**GIVEN INSTRUCTION:** Wherever the string "into" occurs in a line of these records, report that line.

**MATERIAL PROVIDED:**
+ + + + +
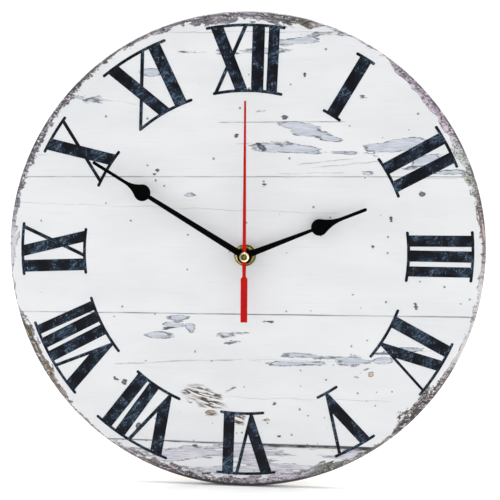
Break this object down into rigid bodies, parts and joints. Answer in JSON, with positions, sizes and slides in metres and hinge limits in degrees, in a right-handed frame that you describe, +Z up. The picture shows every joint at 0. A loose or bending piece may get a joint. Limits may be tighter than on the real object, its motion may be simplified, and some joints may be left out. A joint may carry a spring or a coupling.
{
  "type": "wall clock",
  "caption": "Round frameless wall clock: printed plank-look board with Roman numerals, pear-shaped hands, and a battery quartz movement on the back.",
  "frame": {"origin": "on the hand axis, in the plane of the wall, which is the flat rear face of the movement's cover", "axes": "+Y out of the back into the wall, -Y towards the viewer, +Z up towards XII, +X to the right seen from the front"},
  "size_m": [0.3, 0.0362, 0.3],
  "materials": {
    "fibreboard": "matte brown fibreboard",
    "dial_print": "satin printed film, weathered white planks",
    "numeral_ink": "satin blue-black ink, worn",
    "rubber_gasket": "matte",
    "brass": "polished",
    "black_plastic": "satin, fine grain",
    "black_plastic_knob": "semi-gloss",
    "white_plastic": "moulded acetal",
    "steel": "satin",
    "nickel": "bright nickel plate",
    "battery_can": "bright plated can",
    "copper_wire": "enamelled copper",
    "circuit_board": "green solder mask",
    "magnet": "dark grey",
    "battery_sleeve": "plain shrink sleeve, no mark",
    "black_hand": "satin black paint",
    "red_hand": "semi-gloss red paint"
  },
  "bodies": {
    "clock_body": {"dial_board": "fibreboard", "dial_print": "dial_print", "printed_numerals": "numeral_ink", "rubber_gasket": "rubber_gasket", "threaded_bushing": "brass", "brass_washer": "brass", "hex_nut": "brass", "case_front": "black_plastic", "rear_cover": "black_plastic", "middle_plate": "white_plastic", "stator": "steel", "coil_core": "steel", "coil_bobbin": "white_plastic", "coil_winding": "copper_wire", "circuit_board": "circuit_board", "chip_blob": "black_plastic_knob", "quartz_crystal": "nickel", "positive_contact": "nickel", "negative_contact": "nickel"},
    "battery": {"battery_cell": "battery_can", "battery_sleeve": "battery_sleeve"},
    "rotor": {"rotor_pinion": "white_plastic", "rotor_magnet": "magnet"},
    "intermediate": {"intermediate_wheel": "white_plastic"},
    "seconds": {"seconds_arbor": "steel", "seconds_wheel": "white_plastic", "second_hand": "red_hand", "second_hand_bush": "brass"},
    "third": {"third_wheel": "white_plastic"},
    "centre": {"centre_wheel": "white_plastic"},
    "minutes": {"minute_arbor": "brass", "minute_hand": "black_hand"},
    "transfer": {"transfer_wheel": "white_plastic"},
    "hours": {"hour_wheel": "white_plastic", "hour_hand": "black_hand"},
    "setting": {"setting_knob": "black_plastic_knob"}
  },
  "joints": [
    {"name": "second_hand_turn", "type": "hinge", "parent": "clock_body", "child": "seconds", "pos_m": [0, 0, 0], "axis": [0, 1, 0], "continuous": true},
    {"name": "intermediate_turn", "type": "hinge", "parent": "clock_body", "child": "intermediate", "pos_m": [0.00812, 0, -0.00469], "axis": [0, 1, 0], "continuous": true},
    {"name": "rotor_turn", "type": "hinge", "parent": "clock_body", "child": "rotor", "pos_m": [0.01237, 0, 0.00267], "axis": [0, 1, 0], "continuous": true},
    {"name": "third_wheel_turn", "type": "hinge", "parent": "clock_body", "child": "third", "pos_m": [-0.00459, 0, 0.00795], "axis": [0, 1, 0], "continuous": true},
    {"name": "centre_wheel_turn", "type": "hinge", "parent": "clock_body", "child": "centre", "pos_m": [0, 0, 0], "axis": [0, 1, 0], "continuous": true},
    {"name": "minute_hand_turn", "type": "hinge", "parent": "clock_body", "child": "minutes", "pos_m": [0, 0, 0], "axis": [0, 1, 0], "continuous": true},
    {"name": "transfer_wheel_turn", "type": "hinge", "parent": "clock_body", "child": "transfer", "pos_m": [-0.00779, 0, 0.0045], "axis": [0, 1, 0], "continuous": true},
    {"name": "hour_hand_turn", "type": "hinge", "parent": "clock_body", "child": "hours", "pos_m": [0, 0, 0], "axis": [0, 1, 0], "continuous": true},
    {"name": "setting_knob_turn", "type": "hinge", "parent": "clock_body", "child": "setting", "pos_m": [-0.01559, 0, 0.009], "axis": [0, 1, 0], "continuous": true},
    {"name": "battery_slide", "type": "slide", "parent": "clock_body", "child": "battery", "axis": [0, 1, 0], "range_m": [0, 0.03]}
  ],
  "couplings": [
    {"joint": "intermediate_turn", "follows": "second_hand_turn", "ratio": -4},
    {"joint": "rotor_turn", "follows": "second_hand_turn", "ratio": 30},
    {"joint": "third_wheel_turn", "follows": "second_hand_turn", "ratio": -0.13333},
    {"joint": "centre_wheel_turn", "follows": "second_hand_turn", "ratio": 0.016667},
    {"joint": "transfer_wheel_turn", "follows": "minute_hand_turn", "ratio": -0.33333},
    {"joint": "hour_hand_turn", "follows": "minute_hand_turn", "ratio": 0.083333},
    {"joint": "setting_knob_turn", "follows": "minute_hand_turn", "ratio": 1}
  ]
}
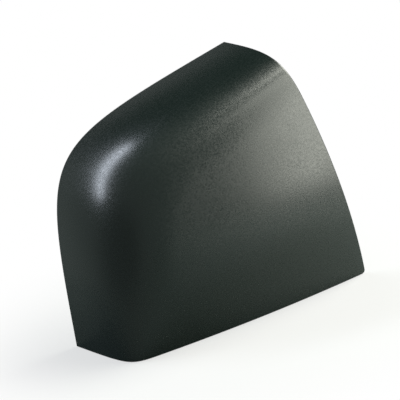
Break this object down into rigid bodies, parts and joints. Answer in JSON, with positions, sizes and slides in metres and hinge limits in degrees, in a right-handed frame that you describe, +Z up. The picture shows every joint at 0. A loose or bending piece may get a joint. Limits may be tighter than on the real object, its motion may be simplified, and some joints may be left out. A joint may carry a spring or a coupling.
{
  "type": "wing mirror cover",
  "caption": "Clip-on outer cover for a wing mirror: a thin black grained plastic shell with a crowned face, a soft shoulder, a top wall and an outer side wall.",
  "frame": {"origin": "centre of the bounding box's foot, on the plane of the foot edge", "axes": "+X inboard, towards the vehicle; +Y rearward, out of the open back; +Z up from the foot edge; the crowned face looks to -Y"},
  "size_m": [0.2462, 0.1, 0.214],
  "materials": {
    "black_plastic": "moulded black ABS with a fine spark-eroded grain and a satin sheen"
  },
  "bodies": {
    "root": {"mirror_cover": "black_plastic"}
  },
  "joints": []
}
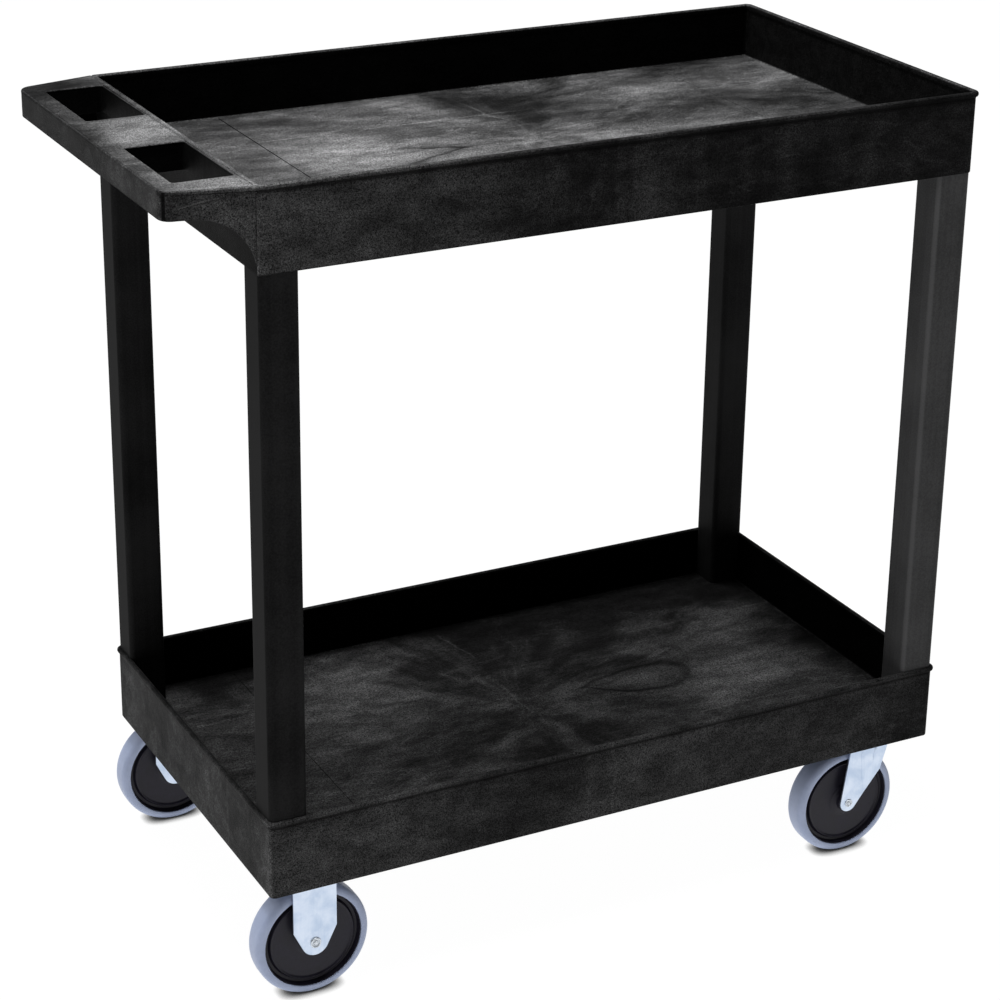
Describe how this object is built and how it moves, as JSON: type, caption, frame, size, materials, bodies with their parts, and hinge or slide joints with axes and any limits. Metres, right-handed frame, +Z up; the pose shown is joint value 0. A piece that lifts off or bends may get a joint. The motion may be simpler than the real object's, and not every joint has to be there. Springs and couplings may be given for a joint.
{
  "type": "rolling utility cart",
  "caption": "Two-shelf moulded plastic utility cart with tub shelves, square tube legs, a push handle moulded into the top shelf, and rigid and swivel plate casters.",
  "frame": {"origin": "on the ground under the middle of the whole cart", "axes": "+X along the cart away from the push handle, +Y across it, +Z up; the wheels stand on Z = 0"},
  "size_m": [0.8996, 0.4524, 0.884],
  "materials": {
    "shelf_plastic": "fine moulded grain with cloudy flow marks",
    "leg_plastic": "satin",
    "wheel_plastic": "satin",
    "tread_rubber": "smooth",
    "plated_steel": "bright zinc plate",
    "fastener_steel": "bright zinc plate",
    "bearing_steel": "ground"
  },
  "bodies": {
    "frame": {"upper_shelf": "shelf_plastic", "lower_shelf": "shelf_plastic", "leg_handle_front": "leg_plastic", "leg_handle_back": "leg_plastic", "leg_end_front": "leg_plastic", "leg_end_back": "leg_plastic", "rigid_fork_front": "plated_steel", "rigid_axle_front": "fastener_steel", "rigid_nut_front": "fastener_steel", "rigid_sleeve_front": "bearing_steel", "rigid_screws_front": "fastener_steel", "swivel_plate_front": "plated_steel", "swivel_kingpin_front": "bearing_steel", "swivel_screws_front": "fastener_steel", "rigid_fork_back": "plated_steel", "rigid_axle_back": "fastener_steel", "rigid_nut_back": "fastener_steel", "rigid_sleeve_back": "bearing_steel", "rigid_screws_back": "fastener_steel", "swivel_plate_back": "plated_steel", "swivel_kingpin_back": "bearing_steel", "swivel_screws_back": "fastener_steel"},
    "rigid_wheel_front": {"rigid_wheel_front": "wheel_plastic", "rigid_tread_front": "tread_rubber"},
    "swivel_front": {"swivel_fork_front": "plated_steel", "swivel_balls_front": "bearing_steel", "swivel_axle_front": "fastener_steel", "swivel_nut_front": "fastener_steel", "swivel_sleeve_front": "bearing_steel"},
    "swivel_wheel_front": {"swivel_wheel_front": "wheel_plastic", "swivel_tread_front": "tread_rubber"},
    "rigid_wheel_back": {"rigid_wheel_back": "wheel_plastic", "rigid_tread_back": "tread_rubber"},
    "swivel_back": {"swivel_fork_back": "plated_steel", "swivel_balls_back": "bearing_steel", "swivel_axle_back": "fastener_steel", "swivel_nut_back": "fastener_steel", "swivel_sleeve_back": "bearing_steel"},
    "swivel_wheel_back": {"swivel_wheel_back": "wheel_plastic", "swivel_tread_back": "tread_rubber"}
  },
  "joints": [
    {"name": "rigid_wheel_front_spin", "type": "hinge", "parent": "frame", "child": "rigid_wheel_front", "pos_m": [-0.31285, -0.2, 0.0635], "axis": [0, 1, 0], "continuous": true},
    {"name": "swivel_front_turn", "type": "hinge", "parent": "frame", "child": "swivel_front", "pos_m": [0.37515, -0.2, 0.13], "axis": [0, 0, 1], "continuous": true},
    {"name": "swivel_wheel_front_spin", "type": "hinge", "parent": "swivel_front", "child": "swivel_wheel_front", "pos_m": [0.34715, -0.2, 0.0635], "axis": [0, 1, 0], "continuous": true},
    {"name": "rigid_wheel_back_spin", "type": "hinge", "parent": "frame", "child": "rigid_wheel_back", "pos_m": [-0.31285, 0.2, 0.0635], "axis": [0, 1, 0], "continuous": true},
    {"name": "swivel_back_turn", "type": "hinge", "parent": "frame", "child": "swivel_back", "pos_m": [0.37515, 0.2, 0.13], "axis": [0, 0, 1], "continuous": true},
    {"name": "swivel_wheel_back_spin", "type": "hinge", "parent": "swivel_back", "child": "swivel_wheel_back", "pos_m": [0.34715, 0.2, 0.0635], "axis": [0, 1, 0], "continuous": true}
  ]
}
+ + + + +
**EXPECTED ANSWER:**
Break this object down into rigid bodies, parts and joints. Answer in JSON, with positions, sizes and slides in metres and hinge limits in degrees, in a right-handed frame that you describe, +Z up. The picture shows every joint at 0. A loose or bending piece may get a joint. Limits may be tighter than on the real object, its motion may be simplified, and some joints may be left out. A joint may carry a spring or a coupling.
  "frame": {"origin": "on the hand axis, in the plane of the wall, which is the flat rear face of the movement's cover", "axes": "+Y out of the back into the wall, -Y towards the viewer, +Z up towards XII, +X to the right seen from the front"},
Break this object down into rigid bodies, parts and joints. Answer in JSON, with positions, sizes and slides in metres and hinge limits in degrees, in a right-handed frame that you describe, +Z up. The picture shows every joint at 0. A loose or bending piece may get a joint. Limits may be tighter than on the real object, its motion may be simplified, and some joints may be left out. A joint may carry a spring or a coupling.
  "caption": "Two-shelf moulded plastic utility cart with tub shelves, square tube legs, a push handle moulded into the top shelf, and rigid and swivel plate casters.",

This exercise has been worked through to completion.